Eastman should be a familiar story to all OHS advocates in any country. She was one of the first to write about US workplace health and safety from the perspective of the deceased workers’ families, especially in her chapter called “The Effect of Industrial Fatalities upon the Home”. Singer writes:
“….before workers compensation laws were in place, Eastman created a new concern for the American worker by telling the story of accidents from the perspective of the victims family—and with Hines photos, painting a picture of what accidents cost. She explained the economic disaster left behind following nonfatal accidents: of the men who lost an eye by accident on the job, more than half were compensated $50 or less; half of the men who had been wholly and permanently disabled were paid nothing; $0 was offered to most of the men who lost fingers (two or more) or who lost an arm. She found that, to the families of more than half the married workers killed in a work accident, employers paid $100 or less, and of those, the employers paid 48 percent nothing at all. Even the $100 would cover only funeral expenses, nothing more. She drew attention to the mothers, who by Eastman’s count bore the most tremendous burden of work accidents. When their breadwinner died, these sudden widows had no income and often many children, and soon after a work accident killed their spouses, they would lose their company housing, be forced to sell their furniture, and then have to figure out how not to starve in a world where all well-paying work was for men.”
Pages 53-54
“Eastman’s “Work-Accidents and the Law” is most readily available as an ebook. I purchased a hard copy historical reprint which has a few pages printed upside down! I only learned about Eastman and this book in the last few years. That the book was published in 1910 is extraordinary. How did such perceptive research not affect more sustainable change? How come most OHS people’s education jumps from the Industrial Revolution to Bird’s pyramid!?
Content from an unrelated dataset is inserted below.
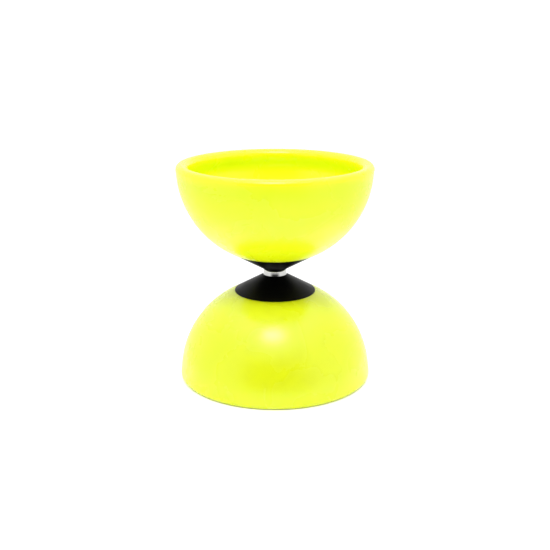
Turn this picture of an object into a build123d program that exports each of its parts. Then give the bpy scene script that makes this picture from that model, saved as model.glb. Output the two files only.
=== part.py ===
"""A diabolo: two soft moulded cups, mouth outwards, on a steel axle whose middle
sleeve turns freely on two ball bearings and a one-way roller clutch.

Millimetres. +Z runs along the axle, and the origin is at the centre of the ring
on which the lower cup stands. The two halves are the same parts: each one is
drawn above the middle plane of the axle, and the lower ones are turned over.
"""

from build123d import *
import math
import os

# ---- Overall ----
OVERALL_HEIGHT = 132.6
CUP_DIAMETER = 117.4

# ---- Black cones between the cups ----
CONE_GAP = 4.0            # between the small ends of the two cones, where the string runs
CONE_LIP_WALL = 0.85      # wall round the counterbore at the small end
CONE_LIP_ROUND = 0.15
CONE_FLANGE_RADIUS = 24.6
CONE_FLANGE_EDGE = 0.4    # height of the flange's upright edge
CONE_HEIGHT = 10.2        # from the small end to the face that the cup sits on
BOSS_RADIUS = 9.0         # spigot on the cone that passes through the cup's floor

# ---- Cups ----
CUP_WALL = 3.6
CUP_FLOOR = 4.0           # thickness clamped between the cone and the washer
CUP_FLOOR_FILLET = 6.0
CUP_RIM_WIDTH = 7.2
CUP_RIM_LAND = 0.8        # flat part of the rim, between its rounded edges
CUP_RIM_OUTER_ROUND = 2.8
CUP_LIP_DEPTH = 13.6      # height over which the wall swells into the rim
CUP_FLARE = 6.0           # degrees that the wall leans out where it meets the rim
CUP_FLARE_LENGTH = 5.0    # straight part of the wall, next to the rim
SEAT_LEDGE = 0.5          # how far the cup's flat seat shows past the cone's flange
BOSS_CLEARANCE = 0.1

# ---- Axle shaft ----
JOURNAL_RADIUS = 2.5      # bearing seats and threaded ends
SHAFT_SHOULDER = 0.5      # step up to the ground middle, on which the clutch rollers run
SHAFT_HOLE_CLEARANCE = 0.05
THREAD_SHOWING = 1.5      # shaft beyond the nut
SHAFT_CHAMFER = 0.4

# ---- One-way roller clutch, in the middle of the sleeve ----
CLUTCH_LENGTH = 12.0
CLUTCH_BEARING_GAP = 0.2
CLUTCH_WALL = 0.6
CLUTCH_RAMP_WALL = 0.42   # what is left of the shell behind each ramp pocket
CLUTCH_LIP_WALL = 0.4
CLUTCH_LIP_CLEARANCE = 0.3
ROLLER_RADIUS = 0.7
ROLLER_COUNT = 7
ROLLER_PLAY = 0.03
RAMP_PLAY = 0.15          # how much larger each ramp pocket is than its roller
RAMP_TURN = 2.0           # degrees that a pocket is turned away from its roller
CLUTCH_CAGE_PLAY = 0.15
CLUTCH_CAGE_END_GAP = 0.1
CLUTCH_CAGE_END_BAR = 0.8
CAGE_WINDOW_PLAY = 0.1    # at each end of a roller
SPRING_SPACE = 0.57       # between a roller and the far side of its window
LEAF_THICKNESS = 0.1
LEAF_HEIGHT = 0.6
LEAF_END_GAP = 1.6        # how much shorter than its roller a leaf is, at each end
LEAF_CLEARANCE = 0.03

# ---- Ball bearings, one at each end of the sleeve ----
BEARING_WIDTH = 4.0
BEARING_INNER_WALL = 0.75
BEARING_OUTER_WALL = 0.65
RACE_DEPTH = 0.15
BALL_COUNT = 9
BALL_PLAY = 0.03
BALL_CAGE_CLEARANCE = 0.2
BALL_CAGE_BACK = 0.6      # cage depth behind the balls
BALL_CAGE_FRONT = 0.1     # cage depth in front of the ball centres
BALL_POCKET_PLAY = 0.04
SHIELD_THICKNESS = 0.2
SHIELD_BITE = 0.2         # how deep the shield's edge sits in the outer ring
SHIELD_CLEARANCE = 0.1    # between the shield and the inner ring

# ---- Steel sleeve that the string runs on ----
SLEEVE_WALL = 1.2
SLEEVE_BAND_HEIGHT = 1.0  # how far the edges of the band between the cones stand up
SLEEVE_GROOVE_DEPTH = 0.3 # hollow in the middle of the band
SLEEVE_SIDE_GAP = 0.2     # between the band and each cone
SLEEVE_RADIAL_GAP = 0.25  # between the body and the cone's counterbore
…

Singer makes an historical case that the rate of workplace fatalities is closely related to the existence and activity of trade unions. She is more careful than many trade unionists:
“This shift, a loss of control over workplace conditions, coincides precisely with the rising accidental injury rate of workers”
page 61
She does not claim a cause and effect but emphasises the coincidence. Whether this coincidence continued past the 1960s and/or outside the United States is questionable. From the 1970s onwards, the neoliberal ideology seems to have converted a coincidence into a targetted strategy of removing the influential competitor in favour of wealth.
Throughout Singer’s book is the theme of blame. At the end of the book, when one usually looks for hope and solutions, she writes this about blame:
“Blame is a food chain. Always look to the top. Who has the most power? Who can have the greatest effect? The answer is very rarely the person closest to the accident – the reckless driver, or the pilot who pulled up when he should have pulled down, or the power plant operator who fell asleep on the job. People who blame individuals for accidents and crimes are almost always drawing attention away from the systems that allowed the death and injury, and the vast potential for prevention. Where you can, point back to what can actually change the trajectory of any given accident.”
page 255
It is common in Australia to investigate incidents using the ICAM (Incident Cause Analysis Method) technique. This process encourages investigators to seek contributory factors. In the past, incident investigations stayed strictly to workplace influences, but Simon’s social autopsy should encourage us to investigate contributory factors outside of work and in the real world, such as the social determinants of harm.
As I said at the top of this article, I have only just started reading the book. There is soooo much in Singer’s book that speaks clearly to OHS advocates, but the most significant impact could be to speak clearly to non-OHS readers – the social activists, the speakers of social justice, policymakers and more. Once this book starts to gain media attention, public awareness can snowball through radio interviews with Jessie Singer, book reviews and cross-references, like this article.
Singer writes about the power of one word – accident – but this should encourage people to think about the social context of other work-related words such as harassment, incident, system, management and supervision, amongst others. The OHS profession has a habit that became a tradition of not looking deeply at its social context or being very selective on its research concepts. We need more books like Singer’s and Davies’ that explain OHS to the general reader and improves our capacity to explain what we do and why we do it. Australia so much needs a local version of these books and investigative approaches. Until then, read Singer.